====== Data excerpt

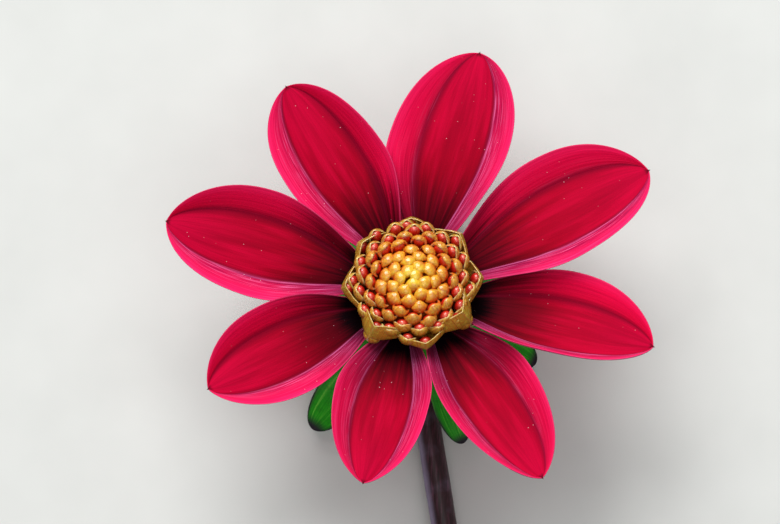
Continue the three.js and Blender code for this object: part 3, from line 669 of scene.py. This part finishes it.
# Firm satin scale under a thin wax, a little translucent: golden in the middle of the head, olive-gold
# outside, orange-red on its sides and foot towards the valleys between the florets, partly its own colour
# and partly painted shade. It has brown nerves 0.2 mm apart and riper and paler grains 0.4 mm wide, and the
# outer ones have a thin pale edge.
scale_skin, tree = bare_material("satin golden scale")
share, broad = [node(tree, "ShaderNodeAttribute", {"attribute_name": mark}, output=2) for mark in ("share", "broad")]
u_way, v_way, across = blade_ways(tree)
gold = node(tree, "ShaderNodeValToRGB", {}, {"Fac": share},
            stops=[(0.0, "#FFD22A"), (0.3, "#FCB41C"), (0.55, "#F49C1E"), (0.75, "#E2962A"), (1.0, "#C49A34")])
many, tip_start, narrow, plain = [
    node(tree, "ShaderNodeMath", {"operation": "MULTIPLY_ADD"}, {0: broad, 1: gain, 2: start})
    for gain, start in ((34.0, 15.0), (0.03, 0.94), (-1.0, 1.0), (-0.45, 0.85))]
low, side, edge, tip = [
    node(tree, "ShaderNodeMapRange", EASED, {"Value": way, "From Min": start, "From Max": full})
    for way, start, full in ((v_way, 0.84, 0.5), (across, 0.3, 0.9), (across, 0.78, 0.96), (v_way, tip_start, 1.0))]
inner_share, outer_share, veined = [
    node(tree, "ShaderNodeMapRange", {}, {"Value": share, "From Min": start, "From Max": full, "To Min": least})
    for start, full, least in ((0.9, 0.65, 0.0), (0.6, 0.75, 0.0), (0.35, 0.75, 0.3))]
valley_colour_and_shade = node(tree, "ShaderNodeMath", {"operation": "MAXIMUM"}, {0: low, 1: side})
edge = node(tree, "ShaderNodeMath", {"operation": "MULTIPLY"}, {0: edge, 1: narrow})
edge = node(tree, "ShaderNodeMath", {"operation": "MAXIMUM"}, {0: edge, 1: tip})
layer = node(tree, "ShaderNodeMath", {"operation": "MULTIPLY"}, {0: share, 1: 60.0})
nerves = long_grain(tree, u_way, v_way, many, 1.4, layer)
spot = node(tree, "ShaderNodeTexCoord", output=3)
felt = node(tree, "ShaderNodeTexNoise", {}, {"Vector": spot, "Scale": 2.4 * PER_MM, "Detail": 2})
gold = painted(
    tree, gold,
    # Orange-red on the sides and feet of the inner scales: partly their own colour, partly painted shade between the
    # florets.
    ("#DC4408", {}, valley_colour_and_shade, 0, 1, 1.0, inner_share),
    ("#8C9A34", EASED, across, 0.5, 0.0, 0.55, broad),
    ("#9A4E12", {}, nerves, 0.48, 0.66, 0.75, veined),
    ("#CC6410", {}, felt, 0.5, 0.72, 0.5),
    ("#FFDC50", {}, felt, 0.46, 0.3, 0.35),
    ("#F2CE8A", {}, edge, 0, 1, 1.0, outer_share, plain))
relief = node(tree, "ShaderNodeMath", {"operation": "ADD"}, {0: felt, 1: nerves})
relief = node(tree, "ShaderNodeBump", {}, {"Strength": 0.45, "Distance": 0.00014, "Height": relief})
gold = node(tree, "ShaderNodeBsdfPrincipled", {},
            {"Base Color": gold, "Roughness": 0.34, "IOR": 1.45, "Coat Weight": 1.0, "Coat Roughness": 0.13,
             "Subsurface Weight": 0.25, "Subsurface Radius": (0.0012, 0.0005, 0.0002), "Subsurface Scale": 1.0,
             "Normal": relief})
node(tree, "ShaderNodeOutputMaterial", {}, {"Surface": gold})

closed = hooded_scale("closed scale", [(0.5, -2.5), (1.2, -0.6), (0.6, 1.0), (-1.0, 0.3)], 2.5, 112, 0.62, 0.42)
ajar = hooded_scale("scale ajar", [(0.7, -2.6), (1.3, -0.8), (1.05, 1.05), (-0.25, 0.95)], 2.5, 108, 0.58, 0.42)
wide = hooded_scale("open scale", [(0.75, -3.0), (1.25, -1.4), (1.2, 0.5), (0.4, 0.92)], 2.7, 96, 0.5, 0.4)
bud = closed_bud("bud", [(0.46, -2.4), (0.7, -1.7), (0.82, -1.0), (0.83, -0.3), (0.72, 0.3), (0.48, 0.7),
                         (0.2, 0.86)])

tree, steps, made = tree_with_inputs("florets in a golden spiral", {
    "Shape": "Object", "Material": "Material", "Florets": "Int", "Seed": "Int", **dict.fromkeys((
        "Radius", "Top", "Rim", "Power", "Fan", "Angle", "From", "To", "Size", "Sink", "Spread", "Spread power",
        "Spread first"), "Float")})
steps["index"] = node(tree, "GeometryNodeInputIndex")
for name, least, most in (("sway", -0.12, 0.12), ("size", 0.93, 1.07)):
    steps[name] = node(tree, "FunctionNodeRandomValue", {"data_type": "FLOAT"},
                       {2: least, 3: most, "Seed": steps["Seed"]}, 1)
for name, operation, *values in (
        ("share", "ADD", "index", 0.5),  # of the disc's radius: 0 in the middle, 1 at the rim
        ("share", "DIVIDE", "share", "Florets"),
        ("share", "SQRT", "share"),
        ("turn", "MULTIPLY", "index", "Angle"),
        ("beside", "SUBTRACT", "turn", "Spread first"),  # 1 half way between two corners
        ("beside", "MULTIPLY", "beside", float(len(CORNERS))),
        ("beside", "SINE", "beside"),
        ("beside", "ABSOLUTE", "beside"),
        ("outer", "POWER", "share", "Spread power"),
        ("outer", "MULTIPLY", "outer", "Spread"),
        ("out", "MULTIPLY", "share", "Radius"),
        ("out", "MULTIPLY_ADD", "outer", "beside", "out"),
        ("x", "COSINE", "turn"),
        ("x", "MULTIPLY", "x", "out"),
        ("y", "SINE", "turn"),
        ("y", "MULTIPLY", "y", "out"),
        ("fall", "SUBTRACT", "Top", "Rim"),  # the dome is lower towards its rim
        ("bend", "POWER", "share", "Power"),
        ("fall", "MULTIPLY", "fall", "bend"),
        ("z", "SUBTRACT", "Top", "fall"),
        ("z", "SUBTRACT", "z", "Sink"),
        ("fan", "MULTIPLY", "share", "Fan"),
        ("spin", "ADD", "turn", "sway"),
        ("size", "MULTIPLY", "size", "Size"),
        ("middle", "SUBTRACT", 1.0, "share"),  # the ones in the very middle are a quarter larger
        ("middle", "POWER", "middle", 4.0),
        ("middle", "MULTIPLY_ADD", "middle", 0.25, 1.0),
        ("size", "MULTIPLY", "size", "middle")):
    steps[name] = node(tree, "ShaderNodeMath", {"operation": operation},
                       {k: steps.get(value, value) for k, value in enumerate(values)})
spots, facing = [node(tree, "ShaderNodeCombineXYZ", {}, {k: steps[name] for k, name in enumerate(names)})
                 for names in (("x", "y", "z"), ("sway", "fan", "spin"))]
points = node(tree, "GeometryNodePoints", {}, {"Count": steps["Florets"], "Position": spots})
beyond, within = [node(tree, "FunctionNodeCompare", {"data_type": "FLOAT", "operation": test},
                       {0: steps["share"], 1: steps[limit]})
                  for test, limit in (("GREATER_EQUAL", "From"), ("LESS_THAN", "To"))]
chosen = node(tree, "FunctionNodeBooleanMath", {"operation": "AND"}, {0: beyond, 1: within})
marked = node(tree, "GeometryNodeStoreNamedAttribute", {"data_type": "FLOAT", "domain": "POINT"},
              {"Geometry": points, "Name": "share", "Value": steps["share"]})
shape = node(tree, "GeometryNodeObjectInfo", {}, {"Object": steps["Shape"]}, "Geometry")
copies = node(tree, "GeometryNodeInstanceOnPoints", {},
              {"Points": marked, "Selection": chosen, "Instance": shape, "Rotation": facing, "Scale": steps["size"]})
copies = node(tree, "GeometryNodeRealizeInstances", {}, {"Geometry": copies})
copies = node(tree, "GeometryNodeSetMaterial", {}, {"Geometry": copies, "Material": steps["Material"]})
tree.links.new(copies, made.inputs[0])

spiral = {"Florets": FLORETS, "Radius": DISC_RADIUS / 1000, "Top": DISC_TOP / 1000, "Rim": DISC_RIM / 1000,
          "Power": DISC_POWER, "Fan": math.radians(DISC_FAN), "Angle": math.radians(GOLDEN_ANGLE), "Seed": 5,
          "Spread": SPREAD_MOST / 1000, "Spread power": SPREAD_POWER, "Spread first": math.radians(SPREAD_FIRST)}
disc_pieces = [
    turned_from_nodes(name, tree, {**spiral, "Shape": shape, "Material": coat, "From": low, "To": high, "Size": size,
                                   "Sink": sink / 1000})
    for name, shape, coat, low, high, size, sink in (
        ("closed_scales", closed, scale_skin, 0.0, 0.6, 1.02, 0.0),
        ("ajar_scales", ajar, scale_skin, 0.6, 0.78, 1.02, 0.0),
        ("open_scales", wide, scale_skin, 0.78, 1.1, 1.02, 0.0),
        ("covered_buds", bud, bud_skin, 0.0, 0.6, 1.1, 0.9),
        ("floret_buds", bud, bud_skin, 0.6, 1.1, 1.0, 0.1))]

lean = math.radians(CORNER_BUD_FAN)
for name, shape, coat in (("corner_buds", bud, bud_skin), ("corner_hoods", wide, scale_skin)):
    x, y, z = np.array([v.co for v in shape.data.vertices]).T * 1000
    blades = np.zeros(2 * len(shape.data.loops))
    shape.data.uv_layers["blade"].data.foreach_get("uv", blades)
    points, faces = [], []
    for side, reach, fold in CORNERS:
        turn = math.radians(side)
        out = x * math.cos(lean) + z * math.sin(lean) + reach - CORNER_BUD_INSET
        up = z * math.cos(lean) - x * math.sin(lean) + CORNER_BUD_HEIGHT - FOLD_SINK * fold
        faces += [tuple(len(x) * len(points) + v for v in p.vertices) for p in shape.data.polygons]
        points.append(np.stack([out * math.cos(turn) - y * math.sin(turn),
                                out * math.sin(turn) + y * math.cos(turn), up], -1))
    made = grown(name, on_head(np.vstack(points)), faces, share=0.95)
    made.data.uv_layers.new(name="blade").data.foreach_set("uv", np.tile(blades, len(CORNERS)).astype(np.float32))
    made.data.materials.append(coat)
    disc_pieces.append(made)
for shape in (closed, ajar, wide, bud):
    bpy.data.objects.remove(shape)

u, t = np.linspace(0, 1, 31), np.linspace(-1, 1, 33)
share = np.linspace(0, len(WALL_PROFILE) - 1, 97)
wall = [np.interp(share, range(len(WALL_PROFILE)), column) for column in zip(*WALL_PROFILE)]
wall = np.stack([np.convolve(np.pad(column, 10, mode="edge"), np.ones(21) / 21, "valid") for column in wall], -1)
wall = wall[np.linspace(0, 96, len(u)).astype(int)]
rise = u[:, None]
corner_walls = []
for side, reach, fold in CORNERS:
    rim = WALL_SIDE + (reach - WALL_SIDE) * (1 - np.abs(t)) ** 1.15 - WALL_SKEW * t
    round_way = np.radians(side + WALL_SPREAD * t * (0.5 + 0.5 * rise))
    over = FOLD_REACH * fold * smooth(rise, 0.5, 1.0) * (1 - 0.5 * t ** 2)
    waves = sum(deep * np.sin(many * t + start * side) for deep, many, start in WALL_WAVES)
    out = WALL_FOOT + (rim - WALL_FOOT) * wall[:, :1] - over
    up = wall[:, 1:] - WALL_SAG * t ** 2 * rise + over + waves * rise ** 3
    sheet = np.stack([out * np.cos(round_way), out * np.sin(round_way), up], -1)
    corner_walls.append(on_head(leaf_walls(sheet, np.broadcast_to(0.3 - 0.16 * rise, up.shape))))
corner = leaves("corner_scales", corner_walls, u, t, share=1.0, broad=1.0)
corner.data.materials.append(scale_skin)
disc_pieces.append(corner)

# Receptacle dome under the florets: soft tissue in shade, orange-brown, with pits 0.6 mm wide.
core_skin, tree = bare_material("receptacle dome")
spot = node(tree, "ShaderNodeTexCoord", output=3)
pits = node(tree, "ShaderNodeTexNoise", {}, {"Vector": spot, "Scale": 1.8 * PER_MM, "Detail": 2})
tissue = node(tree, "ShaderNodeValToRGB", {}, {"Fac": pits}, stops=[(0.35, "#A83208"), (0.7, "#DC6A1A")])
relief = node(tree, "ShaderNodeBump", {}, {"Strength": 0.5, "Distance": 0.0002, "Height": pits})
tissue = node(tree, "ShaderNodeBsdfPrincipled", {},
              {"Base Color": tissue, "Roughness": 0.6, "IOR": 1.4, "Normal": relief})
node(tree, "ShaderNodeOutputMaterial", {}, {"Surface": tissue})
points = np.vstack([rings_round(CORE[1:-1], CORE_SIDES).reshape(-1, 3), [[0, 0, CORE[0][1]]], [[0, 0, CORE[-1][1]]]])
dome = grown("floret_dome", on_head(points), tube_faces(len(CORE) - 2, CORE_SIDES))
dome.data.materials.append(core_skin)
disc_pieces.append(dome)
for piece in disc_pieces:
    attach(piece, "root")
    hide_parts("disc_florets")

# ------------------------------------------------------------ table, light and camera
# A pale plain table top carries the flower. Light comes from a large soft panel beyond the head, a
# weaker one overhead and a pale room. The camera stands almost straight above the head.

TABLE_HALF = 900
PANELS = [  # name, place, side in metres, power
    ("sky panel", (-200, 900, 900), 0.9, 19), ("overhead panel", (150, -200, 1200), 1.0, 4),
]
SENSOR, FIELD = 36, 117  # width of the sensor, and of the field at the camera's distance
CAMERA_AWAY, CAMERA_HEIGHT, LOOK_BESIDE = 450, 83.5, (-3.3, 4.98, 0)

table = grown("table_top", [(x * TABLE_HALF, y * TABLE_HALF, 0) for x, y in ((-1, -1), (1, -1), (1, 1), (-1, 1))],
              [(0, 1, 2, 3)])
# Matt lacquered board: an even pale grey with a faint mottle 17 mm wide.
material, tree = bare_material("matt pale table")
spot = node(tree, "ShaderNodeTexCoord", output=3)
grain = node(tree, "ShaderNodeTexNoise", {}, {"Vector": spot, "Scale": 0.06 * PER_MM, "Detail": 3})
pale = node(tree, "ShaderNodeValToRGB", {}, {"Fac": grain}, stops=[(0.2, "#D2D3CF"), (0.8, "#DBDCD8")])
pale = node(tree, "ShaderNodeBsdfPrincipled", {}, {"Base Color": pale, "Roughness": 0.8})
node(tree, "ShaderNodeOutputMaterial", {}, {"Surface": pale})
table.data.materials.append(material)


def aimed(name, data, place, target):
    """A light or camera at a place, turned to look at a target, both in millimetres."""
    made = bpy.data.objects.new(name, data)
    bpy.context.scene.collection.objects.link(made)
    made.location = [v / 1000 for v in place]
    away = made.location - type(made.location)([v / 1000 for v in target])
    made.rotation_euler = away.to_track_quat("Z", "Y").to_euler()
    return made


for name, place, side, power in PANELS:
    lamp = bpy.data.lights.new(name, "AREA")
    lamp.shape, lamp.size, lamp.energy = "SQUARE", side, power
    aimed(name, lamp, place, HEAD)
room = bpy.data.worlds.new("pale room")
room.use_nodes = True
room.node_tree.nodes["Background"].inputs["Color"].default_value = linear("#EEF3F6")
room.node_tree.nodes["Background"].inputs["Strength"].default_value = 0.3
bpy.context.scene.world = room
bpy.context.scene.view_settings.view_transform = "Standard"

lens = bpy.data.cameras.new("camera")
lens.sensor_width, lens.lens = SENSOR, SENSOR * CAMERA_AWAY / FIELD
lens.clip_start, lens.clip_end = 0.01, 10
look_at = HEAD + np.array(LOOK_BESIDE)
height = math.radians(CAMERA_HEIGHT)
camera = aimed("camera", lens, look_at + CAMERA_AWAY * np.array([0, -math.cos(height), math.sin(height)]), look_at)
bpy.context.scene.camera = camera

============

How many of the lines above hold the word "scene"? Give only that number.

* Written solution *
5